Shakespeare once wrote that which we call a rose, by any other name would smell as sweet. But does the fact that it's called a rose actually affect how people perceive the flower? That's a question that has been puzzling scientists since the 1930s, when Benjamin Lee Whorf proposed his linguistic theory that language can influence the nature and content of thought. Findings published online today by the journal Science support the Whorfian hypothesis and indicate that the language of numbers shapes how members of a small South American tribe count.

Peter Gordon of Columbia University spent years studying an isolated Amazon tribe called the Pirahã that has fewer than 200 members. Pirahã people use a counting system in which quantities beyond two are not differentiated but are instead referred to simply as many. In addition, the word for one can actually mean approximately one. To test whether this systems limits how the Pirahã perceive larger amounts, Gordon gave tribe members numerical tasks in which they were asked to match small groups of items based on how many objects were present.
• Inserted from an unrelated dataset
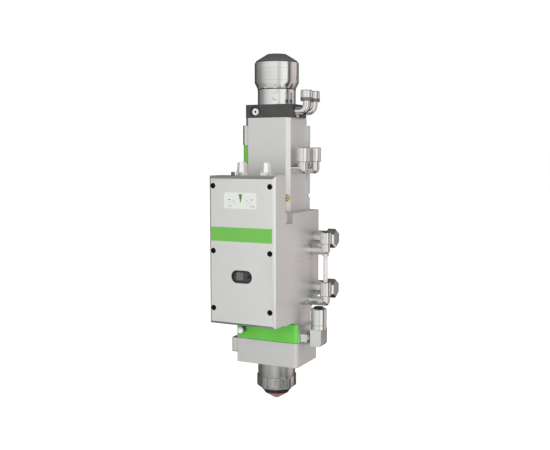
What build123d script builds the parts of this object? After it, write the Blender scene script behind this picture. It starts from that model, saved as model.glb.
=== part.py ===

Although the adults performed well when there were one, two or three items, their accuracy declined when there were eight to 10 things. With larger groups, they always answered incorrectly.

The results indicate that language can define cognition, at least when it comes to numbers. Whether one language chooses to distinguish one thing versus another affects how an individual perceives reality, Gordon says. But he cautions that the situation may be unique, and that the linguistic determinism theory may not hold for all types of thought.